# Direction:
The lines to be extracted run from the start of the listing through the line containing "return np.stack((x +"; copy them exactly and nothing else.
<<<<
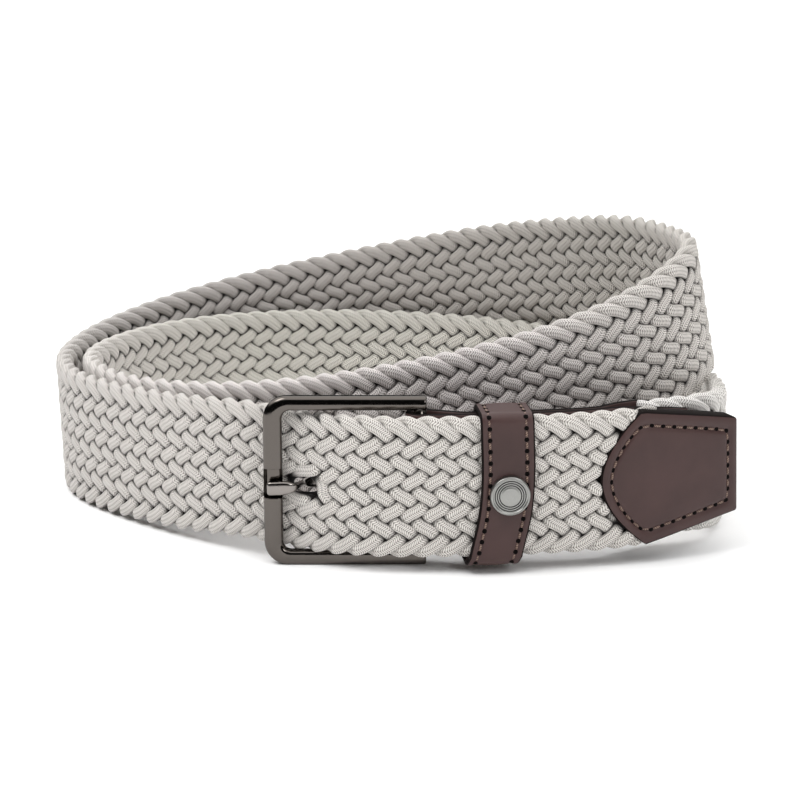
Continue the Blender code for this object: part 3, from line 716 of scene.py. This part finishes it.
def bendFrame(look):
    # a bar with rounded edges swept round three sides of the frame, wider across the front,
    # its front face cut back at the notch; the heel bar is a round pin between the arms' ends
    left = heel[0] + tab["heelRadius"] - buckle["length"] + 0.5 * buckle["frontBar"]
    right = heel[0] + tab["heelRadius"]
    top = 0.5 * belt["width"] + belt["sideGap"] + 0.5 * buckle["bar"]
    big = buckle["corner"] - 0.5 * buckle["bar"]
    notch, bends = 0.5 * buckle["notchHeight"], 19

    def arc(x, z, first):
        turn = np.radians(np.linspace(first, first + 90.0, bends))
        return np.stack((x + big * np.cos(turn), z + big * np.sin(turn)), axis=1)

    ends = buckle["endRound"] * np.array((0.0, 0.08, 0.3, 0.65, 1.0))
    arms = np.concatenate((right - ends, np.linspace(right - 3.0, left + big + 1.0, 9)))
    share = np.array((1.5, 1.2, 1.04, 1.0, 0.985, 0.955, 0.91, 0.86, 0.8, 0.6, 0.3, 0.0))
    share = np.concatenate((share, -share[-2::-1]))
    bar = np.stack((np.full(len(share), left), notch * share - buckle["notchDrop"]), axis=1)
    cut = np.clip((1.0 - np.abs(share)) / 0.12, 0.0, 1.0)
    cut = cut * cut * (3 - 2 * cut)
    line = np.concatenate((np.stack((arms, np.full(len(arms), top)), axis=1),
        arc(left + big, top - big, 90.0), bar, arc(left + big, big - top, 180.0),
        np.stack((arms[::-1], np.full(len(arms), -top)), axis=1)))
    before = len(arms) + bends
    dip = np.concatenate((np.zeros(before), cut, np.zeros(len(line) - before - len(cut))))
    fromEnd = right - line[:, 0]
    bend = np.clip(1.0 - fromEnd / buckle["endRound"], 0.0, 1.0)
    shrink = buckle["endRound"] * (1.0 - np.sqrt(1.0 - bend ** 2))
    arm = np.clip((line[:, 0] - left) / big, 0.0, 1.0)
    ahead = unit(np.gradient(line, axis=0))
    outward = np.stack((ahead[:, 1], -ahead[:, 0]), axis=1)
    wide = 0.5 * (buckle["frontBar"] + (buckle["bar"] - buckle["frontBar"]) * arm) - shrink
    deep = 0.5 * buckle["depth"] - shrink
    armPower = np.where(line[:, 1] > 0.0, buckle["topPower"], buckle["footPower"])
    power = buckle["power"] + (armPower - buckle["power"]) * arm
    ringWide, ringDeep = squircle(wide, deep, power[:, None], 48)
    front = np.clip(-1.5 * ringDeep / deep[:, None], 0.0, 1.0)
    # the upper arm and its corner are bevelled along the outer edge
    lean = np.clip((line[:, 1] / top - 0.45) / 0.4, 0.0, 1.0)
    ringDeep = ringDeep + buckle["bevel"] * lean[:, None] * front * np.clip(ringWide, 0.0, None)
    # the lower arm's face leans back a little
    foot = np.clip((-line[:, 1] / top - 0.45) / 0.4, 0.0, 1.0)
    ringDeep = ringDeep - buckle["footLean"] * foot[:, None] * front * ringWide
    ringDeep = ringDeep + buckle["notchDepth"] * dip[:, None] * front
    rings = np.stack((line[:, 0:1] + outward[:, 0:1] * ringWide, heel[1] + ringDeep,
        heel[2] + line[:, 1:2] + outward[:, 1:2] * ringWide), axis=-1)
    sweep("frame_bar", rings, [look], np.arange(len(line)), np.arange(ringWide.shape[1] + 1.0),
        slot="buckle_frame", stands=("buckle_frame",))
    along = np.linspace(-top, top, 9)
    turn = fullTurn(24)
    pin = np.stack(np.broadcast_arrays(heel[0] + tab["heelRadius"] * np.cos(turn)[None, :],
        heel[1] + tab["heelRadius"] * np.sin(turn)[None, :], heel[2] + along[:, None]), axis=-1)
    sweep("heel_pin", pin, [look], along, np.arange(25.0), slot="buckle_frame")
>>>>
# Response:
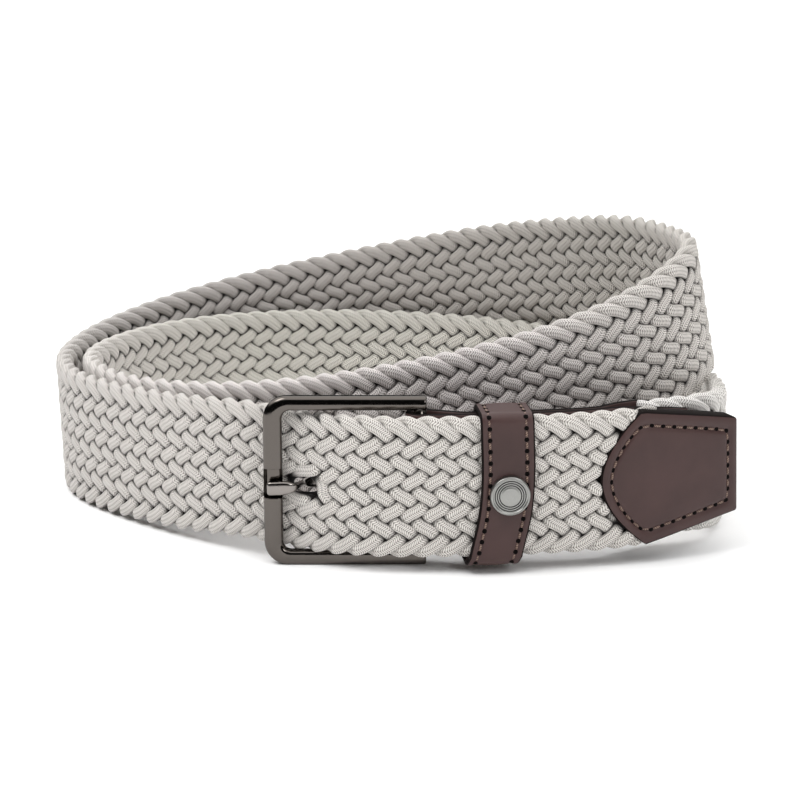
Continue the Blender code for this object: part 3, from line 716 of scene.py. This part finishes it.
def bendFrame(look):
    # a bar with rounded edges swept round three sides of the frame, wider across the front,
    # its front face cut back at the notch; the heel bar is a round pin between the arms' ends
    left = heel[0] + tab["heelRadius"] - buckle["length"] + 0.5 * buckle["frontBar"]
    right = heel[0] + tab["heelRadius"]
    top = 0.5 * belt["width"] + belt["sideGap"] + 0.5 * buckle["bar"]
    big = buckle["corner"] - 0.5 * buckle["bar"]
    notch, bends = 0.5 * buckle["notchHeight"], 19

    def arc(x, z, first):
        turn = np.radians(np.linspace(first, first + 90.0, bends))
        return np.stack((x + big * np.cos(turn), z + big * np.sin(turn)), axis=1)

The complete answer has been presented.